Appellant's last two concerns, i.e., prosecutorial misconduct and counsel's opening of the door and failing to shut it present matters which are extremely subjective and not readily subject to any objective analysis. According to appellant, the "door was opened" regarding his alcohol use when trial counsel tried to have a State's witness admit she did not like him. However, it did demonstrate that the witness did not like him which the jury could consider in determining her credibility. Regarding the alleged misconduct of the prosecutor, appellant does not allege he made any appeal to race, religion, nationality, or made any plea to inflame the minds of the jury. Even though some of the references to appellant's state of undress, etc. might be considered to be in bad taste, appellant cites no authority and we have found none which would prohibit any such argument considering the charged offense and circumstances in the victim's home.

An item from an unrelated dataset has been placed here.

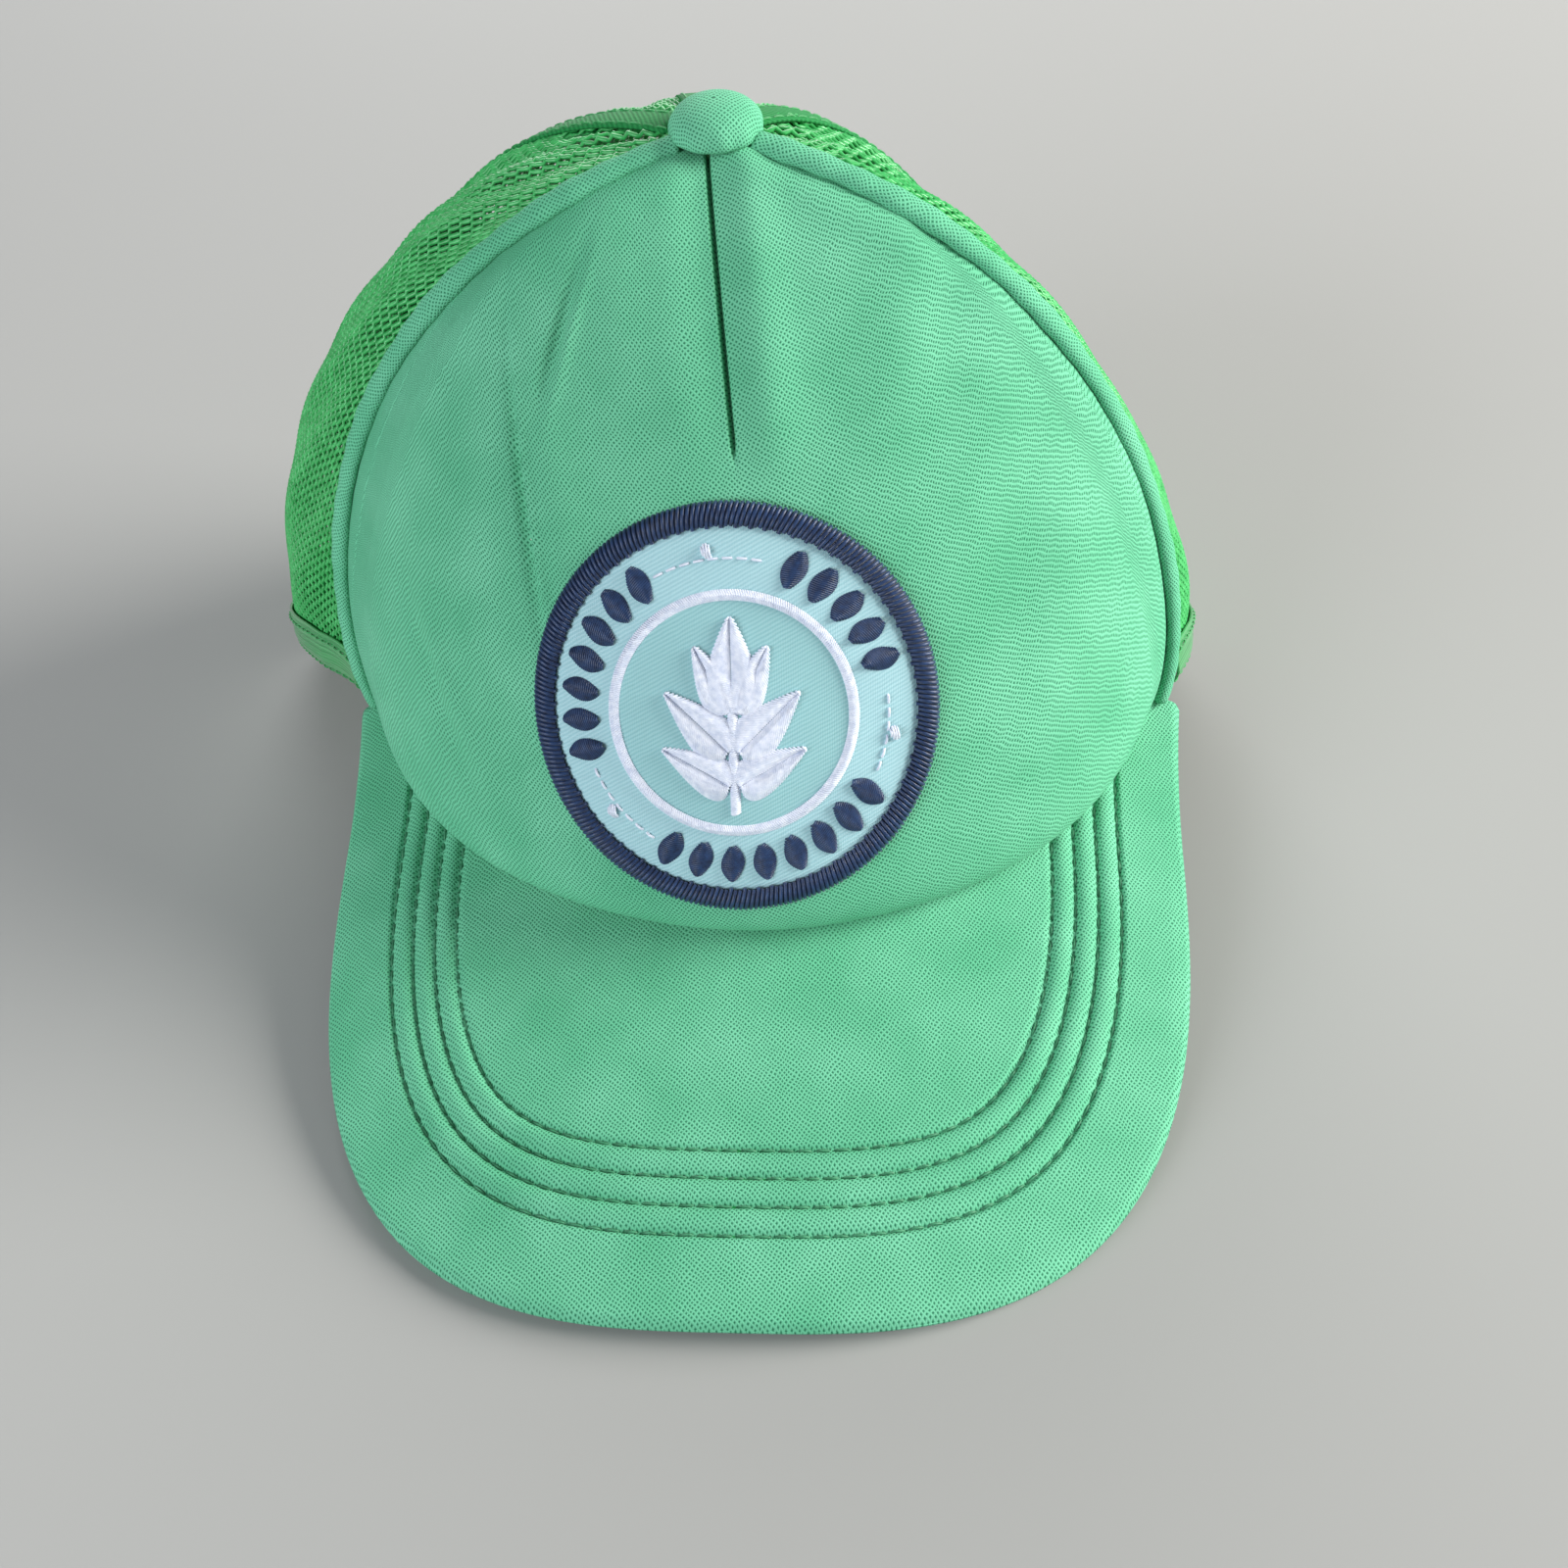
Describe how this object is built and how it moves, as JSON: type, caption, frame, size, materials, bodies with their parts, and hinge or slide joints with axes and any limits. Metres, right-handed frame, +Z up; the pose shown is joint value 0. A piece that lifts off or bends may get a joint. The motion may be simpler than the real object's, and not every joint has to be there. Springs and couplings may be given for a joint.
{
  "type": "mesh-back cap",
  "caption": "Foam-front cap with soft mesh back, curved visor, round embroidered patch, covered top button and plastic snap closure.",
  "frame": {"origin": "under the middle of the bounding box, at the level the cap rests on", "axes": "-Y is the way the visor points, +X is the right-hand side seen from in front of the visor, +Z is up towards the button"},
  "size_m": [0.2162, 0.2306, 0.1493],
  "materials": {
    "mint_tricot": "brushed knit with a soft sheen",
    "green_mesh": "stiff open knit of bright yarn",
    "green_tape": "woven tape",
    "clear_tape": "glossy monofilament tape",
    "foam": "open-cell foam",
    "visor_plastic": "matt sheet",
    "strap_plastic": "moulded, satin",
    "zinc_steel": "zinc plated",
    "ice_twill": "twill",
    "navy_thread": "overlocked thread",
    "white_thread": "satin-stitched thread"
  },
  "bodies": {
    "crown": {"back_mesh_left": "green_mesh", "back_mesh_right": "green_mesh", "back_seam_tape": "green_tape", "button_cover": "mint_tricot", "button_post": "zinc_steel", "button_shell": "zinc_steel", "button_washer": "zinc_steel", "front_cover": "mint_tricot", "front_foam": "foam", "front_seam_tape_left": "green_tape", "front_seam_tape_right": "green_tape", "hem_tape_left": "clear_tape", "hem_tape_right": "clear_tape", "hole_strap_tab": "strap_plastic", "opening_binding": "green_tape", "patch_border": "navy_thread", "patch_leaf": "white_thread", "patch_ring": "white_thread", "patch_twill": "ice_twill", "peg_strap_tab": "strap_plastic", "seam_piping_left": "mint_tricot", "seam_piping_right": "mint_tricot", "side_mesh_left": "green_mesh", "side_mesh_right": "green_mesh", "side_seam_tape_left": "green_tape", "side_seam_tape_right": "green_tape", "sweatband": "green_tape", "visor_board": "visor_plastic", "visor_top_cover": "mint_tricot", "visor_under_cover": "mint_tricot"},
    "peg_strap": {"peg_strap": "strap_plastic"},
    "hole_strap": {"hole_strap": "strap_plastic"}
  },
  "joints": [
    {"name": "hole_strap_hinge", "type": "hinge", "parent": "crown", "child": "hole_strap", "pos_m": [0.03424, 0.11159, 0.012], "axis": [0, 0, -1], "range_deg": [0, 70]},
    {"name": "peg_strap_hinge", "type": "hinge", "parent": "crown", "child": "peg_strap", "pos_m": [-0.04076, 0.11009, 0.012], "axis": [0, 0, -1], "range_deg": [0, 40]}
  ]
}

Concluding that counsel's performance was not deficient, appellant's fifth point is overruled.

Accordingly, the judgment of the trial court is affirmed.

Don H. Reavis

Justice

Do not publish.

1. See Ramirez v. State, 65 S.W.3d 156 (Tex.App.--Amarillo 2001, pet. ref'd).

2. At the time of the offense, Matthews was an officer with the Plainview Police Department. At the time of the second trial, he was employed as an officer with the Amarillo Police Department.

3. Testimony covered only five pages of the reporter's record.

4. The Court of Criminal Appeals has overruled both Ex parte Duffy, 607 S.W.2d 507, 516 (Tex.Cr.App. 1980) and Ex parte Cruz, 739 S.W.2d 53 (Tex.Cr.App. 1987) by its decision in Hernandez v. State, 988 S.W.2d 770 (Tex.Cr.App. 1999).